* _WHAT IS EXPECTED_: Every line below that holds the string "files" should be copied out.

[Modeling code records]
----------

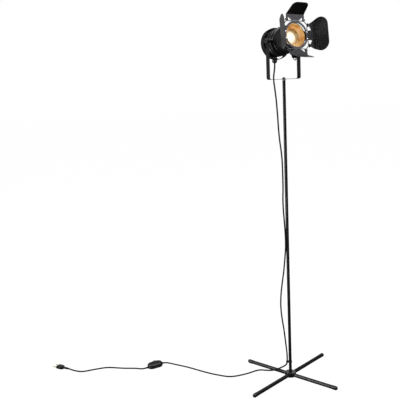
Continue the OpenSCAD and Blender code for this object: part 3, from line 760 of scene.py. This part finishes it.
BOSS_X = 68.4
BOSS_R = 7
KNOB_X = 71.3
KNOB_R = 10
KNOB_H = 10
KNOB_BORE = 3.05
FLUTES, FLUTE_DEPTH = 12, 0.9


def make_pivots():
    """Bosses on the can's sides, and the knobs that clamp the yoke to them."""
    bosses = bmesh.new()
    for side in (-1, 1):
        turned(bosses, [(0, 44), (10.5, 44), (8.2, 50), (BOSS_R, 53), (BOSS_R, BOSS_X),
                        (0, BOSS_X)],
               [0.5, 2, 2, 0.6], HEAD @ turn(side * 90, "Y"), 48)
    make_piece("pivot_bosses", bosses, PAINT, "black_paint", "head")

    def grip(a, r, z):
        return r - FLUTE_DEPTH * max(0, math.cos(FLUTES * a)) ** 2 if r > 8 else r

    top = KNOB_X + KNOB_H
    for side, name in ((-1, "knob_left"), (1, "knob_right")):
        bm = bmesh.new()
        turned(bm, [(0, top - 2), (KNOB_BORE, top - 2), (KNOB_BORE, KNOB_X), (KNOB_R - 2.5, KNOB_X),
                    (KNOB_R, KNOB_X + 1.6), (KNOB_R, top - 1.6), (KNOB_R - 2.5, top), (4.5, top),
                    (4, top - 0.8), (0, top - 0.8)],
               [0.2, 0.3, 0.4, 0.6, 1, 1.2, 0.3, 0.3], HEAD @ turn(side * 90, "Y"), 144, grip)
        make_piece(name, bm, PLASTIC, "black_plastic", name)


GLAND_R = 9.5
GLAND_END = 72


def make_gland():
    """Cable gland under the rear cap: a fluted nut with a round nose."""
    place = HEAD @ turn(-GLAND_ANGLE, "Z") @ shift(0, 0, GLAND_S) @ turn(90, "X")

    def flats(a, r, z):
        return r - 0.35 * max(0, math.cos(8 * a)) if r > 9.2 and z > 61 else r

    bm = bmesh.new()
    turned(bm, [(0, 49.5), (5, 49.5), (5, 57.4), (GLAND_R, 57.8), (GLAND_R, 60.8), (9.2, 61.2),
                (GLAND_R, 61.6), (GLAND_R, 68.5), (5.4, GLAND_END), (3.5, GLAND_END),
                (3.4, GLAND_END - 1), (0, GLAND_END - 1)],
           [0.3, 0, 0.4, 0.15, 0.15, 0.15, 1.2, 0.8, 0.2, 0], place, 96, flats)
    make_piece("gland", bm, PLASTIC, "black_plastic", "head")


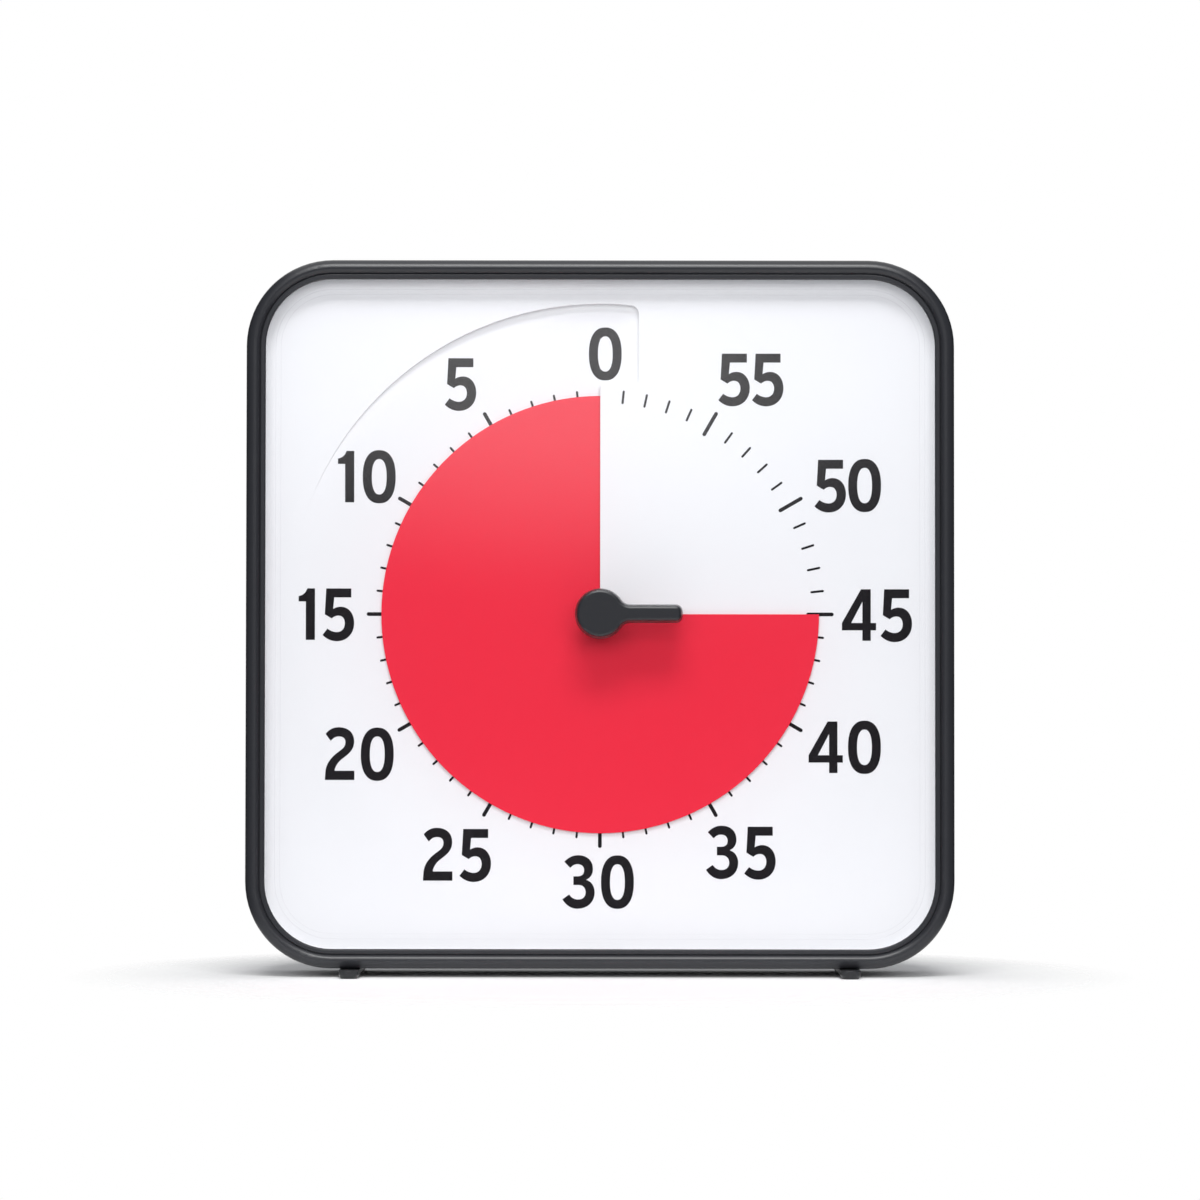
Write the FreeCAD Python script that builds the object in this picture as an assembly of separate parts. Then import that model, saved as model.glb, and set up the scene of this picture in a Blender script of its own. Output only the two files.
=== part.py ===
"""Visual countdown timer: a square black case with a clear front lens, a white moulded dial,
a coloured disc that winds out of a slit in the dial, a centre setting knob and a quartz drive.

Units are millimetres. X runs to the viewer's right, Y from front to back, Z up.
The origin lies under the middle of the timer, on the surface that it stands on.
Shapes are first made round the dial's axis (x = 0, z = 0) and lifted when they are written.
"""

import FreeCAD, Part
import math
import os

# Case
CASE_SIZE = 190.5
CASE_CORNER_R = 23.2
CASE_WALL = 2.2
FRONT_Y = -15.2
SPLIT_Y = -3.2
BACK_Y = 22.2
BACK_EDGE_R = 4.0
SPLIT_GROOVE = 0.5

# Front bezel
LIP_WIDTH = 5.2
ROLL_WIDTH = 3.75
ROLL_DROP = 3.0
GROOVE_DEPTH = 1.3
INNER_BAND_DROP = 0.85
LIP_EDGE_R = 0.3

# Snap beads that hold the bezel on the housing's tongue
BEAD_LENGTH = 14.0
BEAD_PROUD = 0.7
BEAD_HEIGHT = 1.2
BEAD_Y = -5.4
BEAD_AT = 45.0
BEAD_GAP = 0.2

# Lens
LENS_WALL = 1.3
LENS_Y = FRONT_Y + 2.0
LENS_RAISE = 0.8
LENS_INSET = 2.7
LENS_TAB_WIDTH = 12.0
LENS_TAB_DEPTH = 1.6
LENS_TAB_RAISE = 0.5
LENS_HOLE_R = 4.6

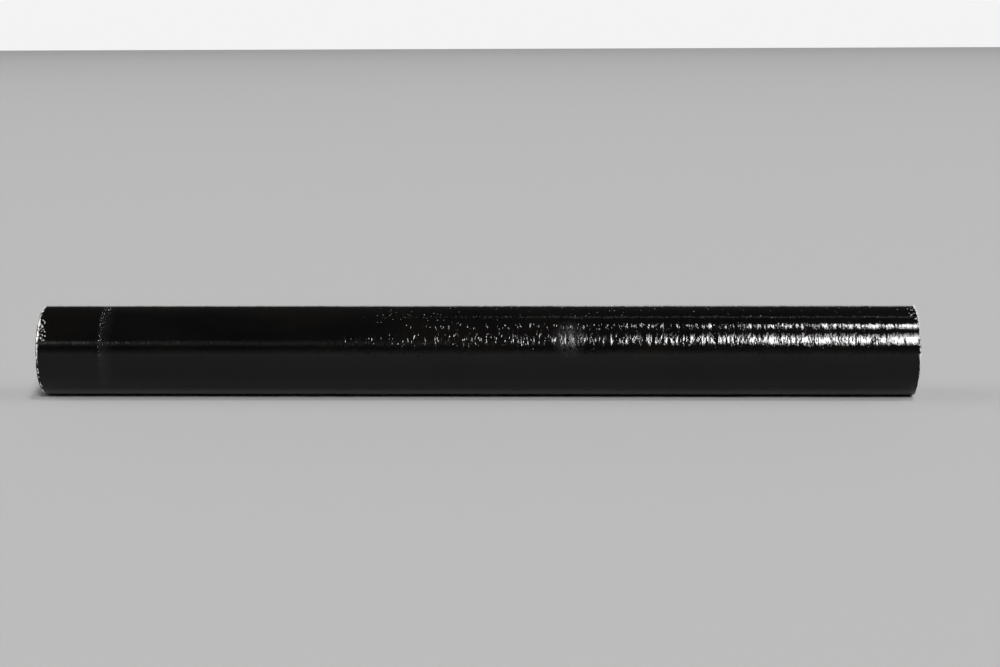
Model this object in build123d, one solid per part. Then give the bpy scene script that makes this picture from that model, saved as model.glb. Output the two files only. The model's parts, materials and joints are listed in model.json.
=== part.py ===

----------

* _COMPLETE OUTPUT_:
Write the FreeCAD Python script that builds the object in this picture as an assembly of separate parts. Then import that model, saved as model.glb, and set up the scene of this picture in a Blender script of its own. Output only the two files.
Model this object in build123d, one solid per part. Then give the bpy scene script that makes this picture from that model, saved as model.glb. Output the two files only. The model's parts, materials and joints are listed in model.json.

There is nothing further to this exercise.